(re: “Major teachers union endorses for 2021 race? Not so fast,” May 16)
What’s in a name? Will the Northwest Bronx reflexively vote for another “Dinowitz” on the ballot, thereby reviving the tradition of nepotism and political dynasty that has tarnished the borough’s reputation?
The Bronx has suffered through many mediocre coattail candidates, sons and daughters shepherded through a system by their elected parents and the county leadership.
Such a plot is now actively underway in our own community, with Assemblyman Jeffrey Dinowitz engineering the city council campaign of his son, Eric, just as he did the campaign of Councilman Andrew Cohen before him.
How disappointing it was to read in the May 16 issue of The Riverdale Press that Eric Dinowitz’s campaign website falsely cited an endorsement by the United Federation of Teachers. Why was Eric Dinowitz “unconcerned,” in his response to the paper, by the behavior of an “overzealous supporter” who “added that line to the website”?
Is it because he was raised in an environment in which the rules don’t apply?
Eric’s campaign spokeswoman, Daniele de Groot of Red Horse Strategies, attempted to spin the story by stating that Eric was a member of the UFT union. Red Horse Strategies is the public relations firm that represents many of the politicians associated with our local “political machine,” including Assemblyman Dinowitz.
The pretend endorsement caught by The Riverdale Press raises a deeper issue.
Many of us have long carried a feeling in the pit of our stomachs that what we observe in each election cycle is suspect, but we cannot pinpoint exactly why.
The assault on our democracy has even permeated the hard-working volunteer ranks of Community Board 8. More than once at a full board meeting, I have witnessed half a dozen heads turn to the back of a room where Assemblyman Dinowitz was standing, right before casting their votes.
How has the Assemblyman retained power for a quarter century, and how is he now attempting to manipulate voters for a son with little, if any, prior civic engagement? With inspired ideas or unethical, recycled trickery?
Let’s look at some patterns.
Eric Dinowitz, like Andrew Cohen before his run for office, was made chair of CB8’s aging committee. This committee focuses on the needs of the largest voting bloc in the district.
Eric Dinowitz, like Andrew Cohen before his run for office, has been a speaker or emcee at his father’s government town halls, and is featured in his father’s taxpayer-funded, official state newsletters.
Certain New York State statutes might properly frame these patterns of behavior, including Public Officers Law 74(3d), which prohibits a member of the legislature from using one’s official position to secure unwarranted privileges for oneself or others.
Isn’t Assemblyman Dinowitz’s son, a declared city council candidate, receiving unwarranted speaking and advertising privileges from his father’s government position?
How has nepotism been working out in the White House with the Trump family? Think the concept is any different at a local level?

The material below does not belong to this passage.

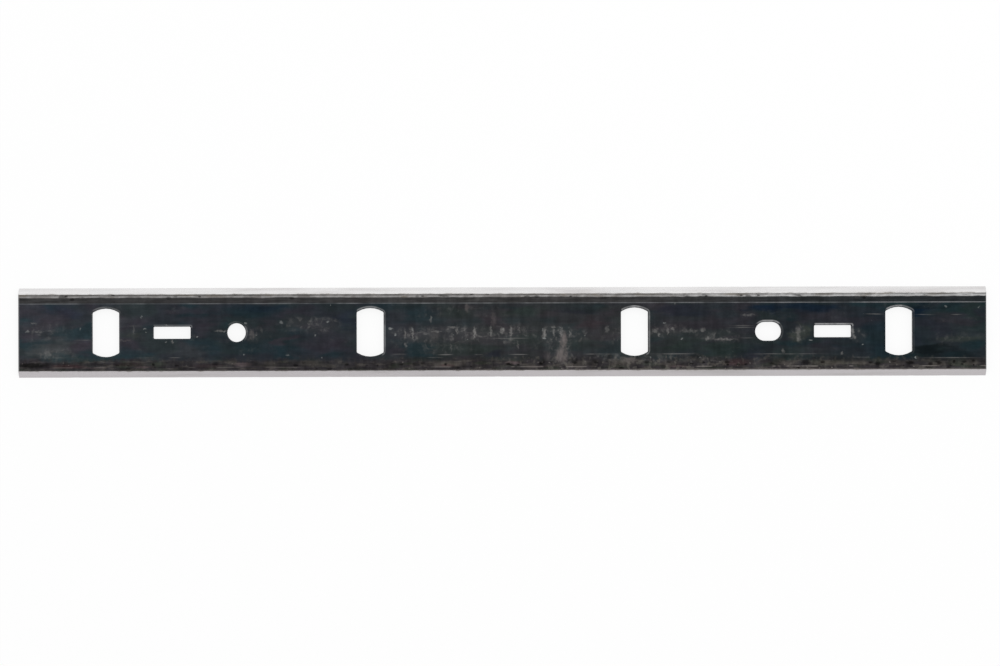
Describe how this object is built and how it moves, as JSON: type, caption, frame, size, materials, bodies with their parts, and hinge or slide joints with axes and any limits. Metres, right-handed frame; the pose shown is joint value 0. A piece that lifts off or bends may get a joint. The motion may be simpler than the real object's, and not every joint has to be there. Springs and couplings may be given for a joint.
{
  "type": "planer knife",
  "caption": "Flat double-edged planer knife with ground bevels, and flat-sided clamp openings, key slots and pin holes along its middle.",
  "frame": {"origin": "under the middle of the knife, on the plane of its flat back face", "axes": "+X along the knife towards the end with the long pin hole, +Y across it, +Z out of the bevelled front face"},
  "size_m": [0.3302, 0.0306, 0.002],
  "materials": {
    "tempered_steel": "dark blue-grey tempering oxide on the face, bright ground bevels"
  },
  "bodies": {
    "root": {"planer_knife": "tempered_steel"}
  },
  "joints": []
}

With her recent election victory, Sen. Alessandra Biaggi busted a monopoly of self-serving leadership. We could sense her enthusiasm throughout her campaign — a kinetic energy waiting to be unleashed in office.
This is a woman using every minute of her granted time in office to do good for her district. She treats her role with respect, as a privilege to serve.
There are others like Biaggi waiting in the wings.
The author, a medical writer and political consultant who lives in Riverdale, is campaign manager for the Friends of Dan Padernacht, a city council candidate opposing Eric Dinowitz.